REGGIO CALABRIA – Il sindaco di Reggio Calabria, Giuseppe Falcomatà, di 40 anni, del Pd, attualmente sospeso in base alla “legge Severino” anche dalla carica di sindaco della Città metropolitana dopo una condanna per abuso d’ufficio, è stato rinviato a giudizio per lo stesso reato nell’inchiesta denominata “Miramare bis”.
Il rinvio a giudizio è stato disposto dal Gup di Reggio Calabria, Claudio Treglia, in accoglimento della richiesta del procuratore Giovanni Bombardieri e dell’aggiunto Stefano Musolino. L’inizio del processo è stato fissato per il prossimo 14 novembre. L’inchiesta che ha portato al nuovo rinvio a giudizio di Falcomatà,che è difeso dagli avvocati Marco Panella e Lorenzo Gatto, è collegata al primo processo “Miramare” a conclusione del quale il sindaco sospeso è stato condannato in appello ad un anno di reclusione. In quel processo, per il quale si attende ancora la pronuncia della Cassazione, il Comune di Reggio si sarebbe dovuto costituire parte civile per poter chiedere poi un risarcimento danni allo stesso Falcomatà. Ciò non è avvenuto perché, si afferma nel capo di imputazione, “in qualità di sindaco ed insieme di imputato”, Falcomatà avrebbe omesso “di astenersi dalla decisione inerente la costituzione”.
Perché Falcomata è accusato di abuso d’ufficio
Il nuovo processo a carico di Falcomatà è scaturito da una denuncia presentata nel maggio del 2022 dall’avvocato Italo Palmara, presidente del movimento “Reggio Futura”. Nonostante sia stato “reiteratamente sollecitato ad assumere determinazioni da personale dipendente e qualificato del Comune”, si afferma ancora nel capo d’imputazione, Falcomatà “non ha avviato la procedura per la nomina di un curatore speciale che avrebbe potuto costituirsi parte civile per conto del Comune nel processo Miramare”

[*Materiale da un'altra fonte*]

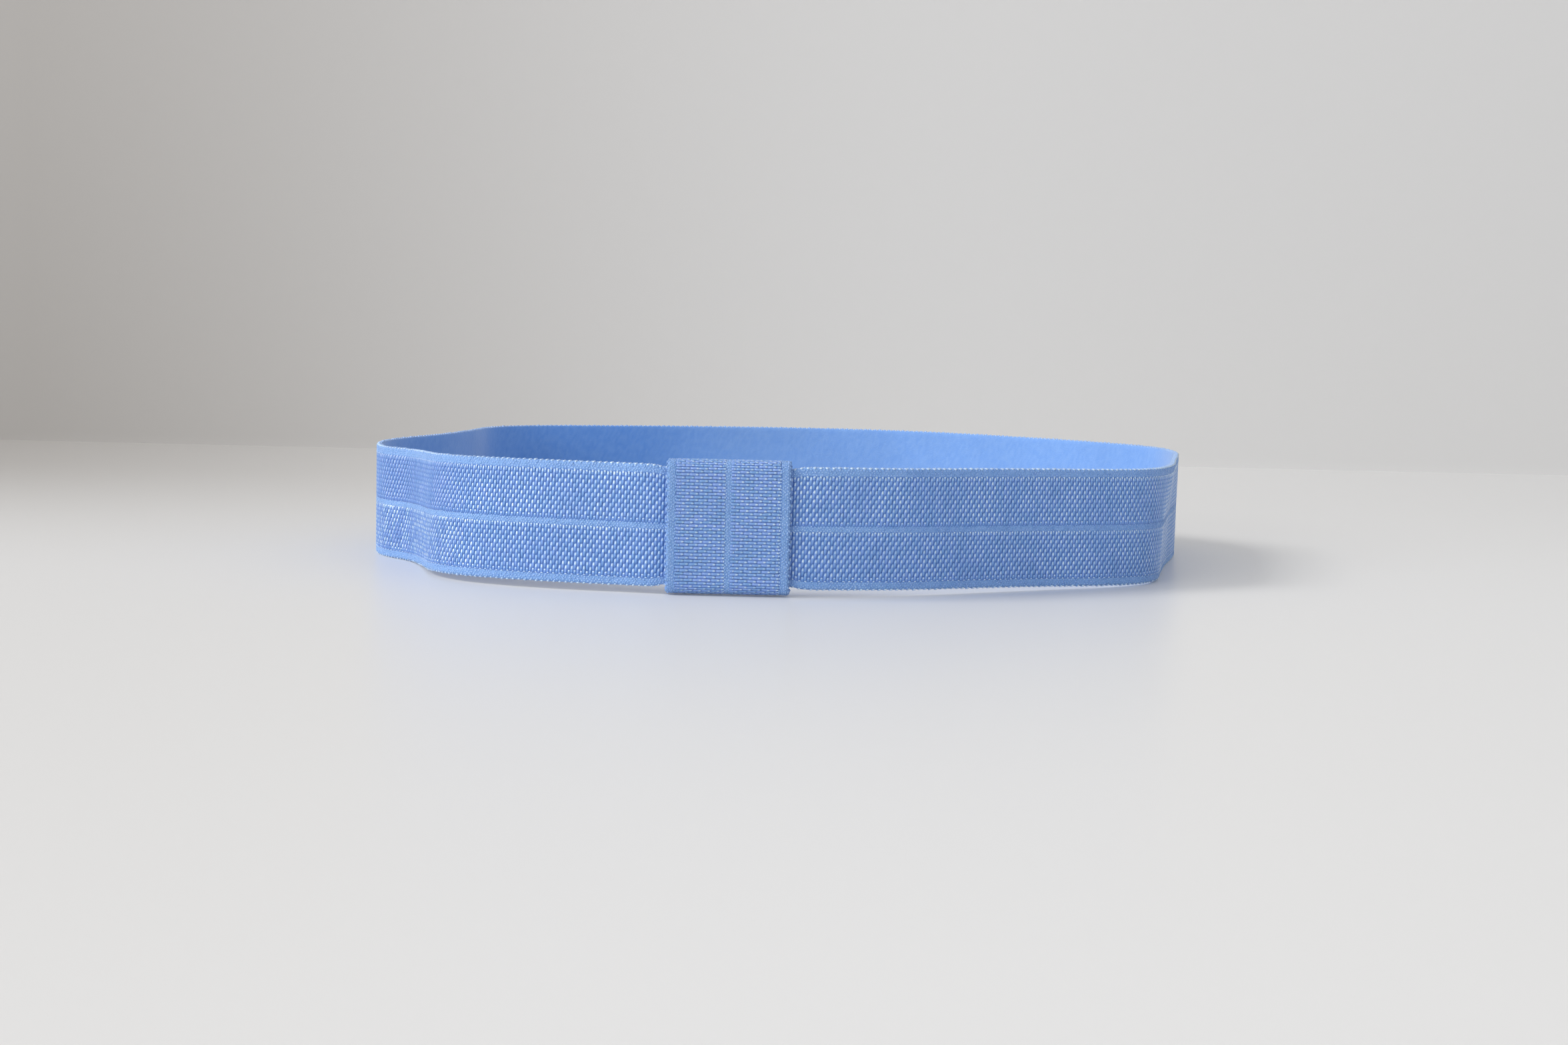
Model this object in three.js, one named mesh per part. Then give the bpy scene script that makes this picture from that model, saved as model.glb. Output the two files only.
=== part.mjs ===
// An interchangeable headband: one loop of fold-over elastic that stands on its lower edge, and a
// keeper, a short loop of the same elastic wrapped round its front, which holds a bow or a clip.
// Millimetres, +Z up. The keeper faces -Y and the origin is under the middle of the part.
import * as THREE from "three";

// The loop, over its outer faces.
const loopWidth = 122.3;
const loopDepth = 115.1;

// The elastic's section. Its back is plain, and its face has two satin panels with a plain fold line
// between them and a plain selvedge beside each.
const bandWidth = 15.9;
const bandThickness = 1.0;
const selvedgeWidth = 1.1;
const selvedgeThickness = 0.8;
const foldLineWidth = 0.8;
const foldLineThickness = 0.8;
const panelSlope = 0.3;

// The keeper.
const keeperPlace = -7.5; // its middle, left of the loop's middle
const keeperGap = 0.25; // to the band, all round
const keeperPinch = 0.6; // how much it narrows the band that it holds
const keeperRelease = 7; // the stretch beside it over which the band takes up its own bend again
const pinchRelease = 1.8; // and its own width
const keeperFoldRadius = 0.6; // inside its top and bottom folds
const keeperLapHeight = 7; // its ends lap on the inner side
const keeperLapThickness = 0.8;
const lapEdge = 0.4; // the slope at each end of the lap

// How finely the bends are followed.
const samples = 360;
const softenPasses = 8;
const stepLength = 4.5;
const stepTurn = THREE.MathUtils.degToRad(7);
const stepPinch = 0.25;
const foldSteps = 4;

// The band's path seen from above, counter-clockwise from the keeper, a row for each bend or fold.
// across is a share of half the loop's width and deep a share of its depth. leanLow and leanHigh are
// the outward lean, in degrees, below and above the fold line. lift is a share of the height to
// which the keeper raises the band's lower edge.
const bends = [
  { across: -0.12, deep: 0.0, leanLow: 0, leanHigh: 0, lift: 1 },
  { across: 0.065, deep: 0.0, leanLow: 0, leanHigh: 0, lift: 1 },
  // right front, sloping back to a corner with a diagonal crease
  { across: 0.245, deep: 0.025, leanLow: 0, leanHigh: 0, lift: 0.9 },
  { across: 0.425, deep: 0.075, leanLow: 0, leanHigh: -1, lift: 0.75 },
  { across: 0.59, deep: 0.122, leanLow: 0, leanHigh: -2, lift: 0.55 },
  { across: 0.725, deep: 0.16, leanLow: -2, leanHigh: -5, lift: 0.35 },
  { across: 0.84, deep: 0.215, leanLow: 2, leanHigh: -2, lift: 0.2 },
  { across: 0.885, deep: 0.316, leanLow: 3, leanHigh: 7, lift: 0.05 },
  // right side, with a shallow second kink
  { across: 0.923, deep: 0.42, leanLow: 2, leanHigh: 6, lift: 0 },
  { across: 0.965, deep: 0.515, leanLow: 1, leanHigh: 2, lift: 0 },
  { across: 0.99, deep: 0.605, leanLow: 0, leanHigh: 0, lift: 0 },
  { across: 0.96, deep: 0.71, leanLow: 0, leanHigh: 0, lift: 0 },
  // back
  { across: 0.82, deep: 0.805, leanLow: 0, leanHigh: 0, lift: 0 },
  { across: 0.62, deep: 0.895, leanLow: 0, leanHigh: 0, lift: 0 },
  { across: 0.39, deep: 0.97, leanLow: 0, leanHigh: 0, lift: 0 },
  { across: 0.13, deep: 1.0, leanLow: 0, leanHigh: 0, lift: 0 },
  { across: -0.15, deep: 0.99, leanLow: 0, leanHigh: 0, lift: 0 },
  { across: -0.43, deep: 0.955, leanLow: 0, leanHigh: 0, lift: 0 },
  // back left corner
  { across: -0.675, deep: 0.908, leanLow: 0, leanHigh: 0, lift: 0 },
  { across: -0.8, deep: 0.84, leanLow: 0, leanHigh: 0, lift: 0 },
  { across: -0.84, deep: 0.735, leanLow: 0, leanHigh: 0, lift: 0 },
  // left end
  { across: -0.885, deep: 0.63, leanLow: 0, leanHigh: 0, lift: 0 },
  { across: -0.955, deep: 0.525, leanLow: 0, leanHigh: 0, lift: 0 },
  { across: -0.985, deep: 0.43, leanLow: 0, leanHigh: 0, lift: 0 },
  { across: -0.95, deep: 0.337, leanLow: 0, leanHigh: 0, lift: 0 },
  // left front, an S-shaped kink and then a gentle curve to the keeper
  { across: -0.865, deep: 0.276, leanLow: 0, leanHigh: 0, lift: 0.1 },
  { across: -0.81, deep: 0.193, leanLow: 0, leanHigh: -2, lift: 0.4 },
  { across: -0.772, deep: 0.127, leanLow: -2, leanHigh: -4, lift: 0.7 },
  { across: -0.68, deep: 0.07, leanLow: -3, leanHigh: -6, lift: 0.9 },
  { across: -0.51, deep: 0.028, leanLow: -2, leanHigh: -5, lift: 1 },
  { across: -0.315, deep: 0.005, leanLow: 0, leanHigh: -2, lift: 1 },
];

// The points round the elastic's section. across runs over its width, and out rises from its plain
// back, at 0, to its satin face.
function elasticSection() {
  const half = bandWidth / 2;
  const rightFace = [
    { across: foldLineWidth / 2, out: foldLineThickness },
    { across: foldLineWidth / 2 + panelSlope, out: bandThickness },
    { across: half - selvedgeWidth - panelSlope, out: bandThickness },
    { across: half - selvedgeWidth, out: selvedgeThickness },
    { across: half, out: selvedgeThickness },
  ];
  const leftFace = rightFace.map(({ across, out }) => ({ across: -across, out })).reverse();
  const back = [half, 0, -half].map((across) => ({ across, out: 0 }));
  return [...leftFace, ...rightFace, ...back];
}

// A closed body from one section carried round a closed path: rings[i][j] is point j of the section
// at place i of the path.
function ringBody(rings) {
  const around = rings[0].length;
  const index = [];
  rings.forEach((_, i) => {
    const here = i * around;
    const next = ((i + 1) % rings.length) * around;
    for (let j = 0; j < around; j += 1) {
      const k = (j + 1) % around;
      index.push(here + j, next + j, next + k, here + j, next + k, here + k);
    }
  });
  const geometry = new THREE.BufferGeometry().setFromPoints(rings.flat());
  geometry.setIndex(index);
  geometry.computeVertexNormals();
  return geometry;
}

function closedCurve(points) {
  return new THREE.CatmullRomCurve3(points, true, "catmullrom", 0.5);
}

// Evenly spaced places on the path through the bends, in shares.
function samplesOfBends() {
  const halfWidth = loopWidth / 2;
  const places = bends.map(({ across, deep }) => new THREE.Vector3(across * halfWidth, deep * loopDepth, 0));
  const poses = bends.map(({ leanLow, leanHigh, lift }) => new THREE.Vector3(leanLow, leanHigh, lift));
  const plan = closedCurve(places);
  const pose = closedCurve(poses);
  plan.arcLengthDivisions = samples * 2;
  return Array.from({ length: samples }, (_, k) => {
    const t = plan.getUtoTmapping(k / samples);
    return { place: plan.getPoint(t), pose: pose.getPoint(t) };
  });
}

// Each sample moved towards the mean of its neighbours, which rounds the folds as elastic does.
function softened(line) {
  return line.map((sample, k) => {
    const before = line.at(k - 1);
    const after = line[(k + 1) % line.length];
    const mixed = (key) => before[key].clone().add(after[key]).multiplyScalar(0.5).lerp(sample[key], 0.5);
    return { place: mixed("place"), pose: mixed("pose") };
  });
}

// The line moved and stretched so that the band's outer faces measure loopWidth by loopDepth.
function fitted(line) {
  const box = new THREE.Box3().setFromPoints(line.map((sample) => sample.place));
  const size = box.getSize(new THREE.Vector3());
  const middle = box.getCenter(new THREE.Vector3());
  const alongX = (loopWidth - bandThickness) / size.x;
  const alongY = (loopDepth - bandThickness) / size.y;
  return line.map(({ place, pose }) => ({
    place: new THREE.Vector3((place.x - middle.x) * alongX, (place.y - box.min.y) * alongY, 0),
    pose,
  }));
}

// 1 where the keeper holds the band, falling smoothly to 0 beside it over the release.
function holdAt(x, release) {
  const beyond = Math.abs(x - keeperPlace) - bandWidth / 2 - keeperGap;
  return 1 - THREE.MathUtils.smoothstep(beyond, 0, release);
}

// Where the keeper holds the band it lies flat and upright, raised by the keeper's own wall.
function heldByKeeper(line) {
  const front = line.filter(({ place }) => place.y < loopDepth / 2);
  const distance = ({ place }) => Math.abs(place.x - keeperPlace);
  const seat = front.reduce((best, sample) => (distance(sample) < distance(best) ? sample : best));
  const seatDepth = seat.place.y;
  return line.map((sample) => {
    const inFront = sample.place.y < loopDepth / 2;
    const hold = inFront ? holdAt(sample.place.x, keeperRelease) : 0;
    const pinch = inFront ? holdAt(sample.place.x, pinchRelease) : 0;
    const place = sample.place.clone();
    place.y = THREE.MathUtils.lerp(place.y, seatDepth, hold);
    const pose = sample.pose.clone().lerp(new THREE.Vector3(0, 0, 1), hold);
    return { place, pose, pinch };
  });
}

// The places that get a section: closer together where the line turns or the band narrows.
function stations(line) {
  const direction = (k) => {
    const ahead = line[(k + 1) % line.length].place;
    return ahead.clone().sub(line.at(k - 1).place).normalize();
  };
  const chosen = [];
  let last = null;
  line.forEach((sample, k) => {
    const along = direction(k);
    const far = last === null || sample.place.distanceTo(last.place) >= stepLength;
    const turned = !far && along.angleTo(last.along) >= stepTurn;
    const narrowed = !far && Math.abs(sample.pinch - last.pinch) >= stepPinch;
    if (far || turned || narrowed) {
      last = { ...sample, along, outward: new THREE.Vector3(along.y, -along.x, 0) };
      chosen.push(last);
    }
  });
  return chosen;
}

// One section of the band. Each half leans about the fold line, and the lower edge stands on the
// table or as far above it as the keeper lifts it.
function bandSection({ place, pose, pinch, outward }, section) {
  const leanLow = THREE.MathUtils.degToRad(pose.x);
  const leanHigh = THREE.MathUtils.degToRad(pose.y);
  const narrowed = 1 - (keeperPinch * pinch) / bandWidth;
  const half = bandWidth / 2;
  const footDrop = half * Math.cos(leanLow) + (bandThickness / 2) * Math.abs(Math.sin(leanLow));
  const lift = Math.max(0, pose.z) * (bandThickness + keeperGap - keeperPinch / 2);
  return section.map(({ across, out }) => {
    const lean = across < 0 ? leanLow : leanHigh;
    const up = across * narrowed;
    const proud = out - bandThickness / 2;
    const sideways = up * Math.sin(lean) + proud * Math.cos(lean);
    const rise = up * Math.cos(lean) - proud * Math.sin(lean);
    const point = place.clone().addScaledVector(outward, sideways);
    point.z = lift + footDrop + rise;
    return point;
  });
}

function elasticBand(line) {
  const section = elasticSection();
  return ringBody(stations(line).map((station) => bandSection(station, section)));
}

// The outline of the keeper's slot in its own plane, y across the band's thickness and z up its
// width, counter-clockwise from the lap's lower end, with an outward direction at each point.
function slotOutline() {
  const halfDepth = bandThickness / 2 + keeperGap;
  const halfHeight = (bandWidth - keeperPinch) / 2 + keeperGap;
  const corners = [
    { y: 1, z: 1 },
    { y: -1, z: 1 },
    { y: -1, z: -1 },
    { y: 1, z: -1 },
  ];
  const outline = [];
  corners.forEach((corner, quarter) => {
    for (let step = 0; step <= foldSteps; step += 1) {
      const angle = (Math.PI / 2) * (quarter + step / foldSteps);
      const direction = { y: Math.cos(angle), z: Math.sin(angle) };
      outline.push({
        y: corner.y * (halfDepth - keeperFoldRadius) + keeperFoldRadius * direction.y,
        z: corner.z * (halfHeight - keeperFoldRadius) + keeperFoldRadius * direction.z,
        direction,
        lap: 0,
      });
    }
  });
  const inward = { y: 1, z: 0 };
  const lapHalf = keeperLapHeight / 2;
  const lapRows = [
    { z: -lapHalf - lapEdge, lap: 0 },
    { z: -lapHalf, lap: 1 },
    { z: lapHalf, lap: 1 },
    { z: lapHalf + lapEdge, lap: 0 },
  ];
  lapRows.forEach(({ z, lap }) => outline.push({ y: halfDepth, z, direction: inward, lap }));
  return outline;
}

// The keeper: the elastic's section carried round the slot, thicker where its ends lap.
function keeperLoop(line) {
  const section = elasticSection();
  const middle = line.find(({ pinch }) => pinch === 1).place.y;
  const height = bandThickness + keeperGap + (bandWidth - keeperPinch) / 2;
  const rings = slotOutline().map(({ y, z, direction, lap }) =>
    section.map(({ across, out }) => {
      const proud = out > 0 ? out + lap * keeperLapThickness : 0;
      return new THREE.Vector3(
        keeperPlace + across,
        middle + y + proud * direction.y,
        height + z + proud * direction.z,
      );
    }),
  );
  return ringBody(rings);
}

function piece(name, geometry, colour) {
  const material = new THREE.MeshStandardMaterial({ color: colour, roughness: 0.75, metalness: 0 });
  const mesh = new THREE.Mesh(geometry, material);
  mesh.name = name;
  return mesh;
}

function softenedLine() {
  let line = samplesOfBends();
  for (let pass = 0; pass < softenPasses; pass += 1) {
    line = softened(line);
  }
  return heldByKeeper(fitted(line));
}

const line = softenedLine();
const group = new THREE.Group();
group.add(piece("elastic_band", elasticBand(line), 0x7f9fd4));
group.add(piece("keeper_loop", keeperLoop(line), 0x7591c3));

const box = new THREE.Box3().setFromObject(group);
const middle = box.getCenter(new THREE.Vector3());
group.position.set(-middle.x, -middle.y, -box.min.z);

export default group;
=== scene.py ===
"""Interchangeable headband: a standing loop of elastic, woven yarn by yarn, and its keeper."""

import bpy
import numpy as np
from bpy.props import FloatProperty, FloatVectorProperty, IntProperty, PointerProperty
from mathutils import Matrix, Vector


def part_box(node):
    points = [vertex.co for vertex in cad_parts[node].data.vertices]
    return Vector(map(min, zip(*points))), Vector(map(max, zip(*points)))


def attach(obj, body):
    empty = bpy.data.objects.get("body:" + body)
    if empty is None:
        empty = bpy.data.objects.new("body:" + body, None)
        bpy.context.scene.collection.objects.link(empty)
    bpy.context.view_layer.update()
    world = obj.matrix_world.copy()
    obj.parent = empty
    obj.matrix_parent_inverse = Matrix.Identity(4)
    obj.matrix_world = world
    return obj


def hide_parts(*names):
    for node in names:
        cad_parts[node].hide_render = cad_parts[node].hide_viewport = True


bl_info = {
    "name": "Interchangeable headband",
    "version": (1, 0, 0),
    "blender": (4, 5, 0),
    "location": "View3D > Sidebar > Headband",
    "description": "Weaves a fold-over elastic headband and its keeper loop round a packed frame",
    "category": "Add Mesh",
}

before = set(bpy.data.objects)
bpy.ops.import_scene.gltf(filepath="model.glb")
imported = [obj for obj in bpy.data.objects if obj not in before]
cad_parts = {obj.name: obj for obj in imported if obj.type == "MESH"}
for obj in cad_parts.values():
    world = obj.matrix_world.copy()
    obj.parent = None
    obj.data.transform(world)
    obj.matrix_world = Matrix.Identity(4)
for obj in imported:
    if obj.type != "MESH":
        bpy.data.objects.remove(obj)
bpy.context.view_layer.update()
BAND_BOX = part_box("elastic_band")
KEEPER_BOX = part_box("keeper_loop")

MM = 0.001
SEED = 11
FLOOR_CLEARANCE = 0.01 * MM

# The band's path: steps between bends, even places, passes of softening, steps between places.
BEND_STEPS = 20
LINE_SAMPLES = 360
SOFTEN_PASSES = 8
LINE_REFINEMENT = 8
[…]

Secondo la Procura, quindi, il sindaco Falcomatà avrebbe violato “l’articolo 78 del Testo unico degli Enti locali” in quanto “ha trattenuto a sé la decisione, non delegando a terzi la valutazione di assumere o meno l’iniziativa”. Da qui il reato di abuso di ufficio che, secondo i pm, sarebbe stato commesso “intenzionalmente” da Falcomatà, che così, “procurava a sé ed agli altri imputati, già componenti della Giunta comunale da lui presieduta, un ingiusto vantaggio patrimoniale, conseguente al mancato risarcimento del danno subito dall’ente, ed arrecava inoltre al Comune un danno ingiusto derivante dal mancato esercizio dei diritti e delle facoltà processuali dell’ente, nonché della mancata cura delle sue aspettative economiche”.